11. The question as to whether in a case of this nature the Court should refer the matter to the arbitration or not has recently been considered by a Division Bench of this Court in Union of India v. Vengamamba Engineering Company, Juputi, Krishna District, , in which it has been held:
But, decision on a question as to whether an arbitration agreement exists at all or not inasmuch may attract the ambit of jurisdiction as even an administrative order can only be exercised provided the Chief Justice or his nominee satisfied himself as regards his jurisdiction under Section 11 (6) of the Act or not.
12. The Court derives its jurisdiction I under Section 11 of the Act only when there exists a valid arbitration clause. As there does not exist any arbitration clause, the question of referring the matter does not arise.
13. This aspect of the matter has also been considered by a learned single Judge of this Court in E.S.M. Dass, Secunderabad v. Alfa Lavai India Limited, Pwie, .
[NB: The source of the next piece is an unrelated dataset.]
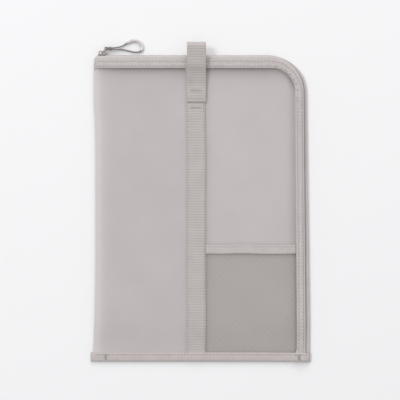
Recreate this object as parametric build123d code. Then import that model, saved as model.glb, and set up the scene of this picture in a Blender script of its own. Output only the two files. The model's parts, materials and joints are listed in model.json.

14. It is true that by reason of clause 14, the jurisdiction had been conferred upon this Court. Such a conferment of jurisdiction in one Court does not offend Section 28 of the Contract Act. But such clause in the contract can be taken recourse to only in the event of the cause of action or any part thereof arises within the jurisdiction of this Court as agreed to by the parties.
15. In A.B.C. Laminart Private Limited v. A.P. Agencies, Salem, , it has clearly been held whether such a clause can be enforced or not will depend upon the fact situation of each case.
16. For the reasons aforementioned, I am of the opinion that no case has been made out for exercising the jurisdiction of this Court under Section 11 of the Act. The arbitration application is accordingly dismissed. There shall be no order as to costs.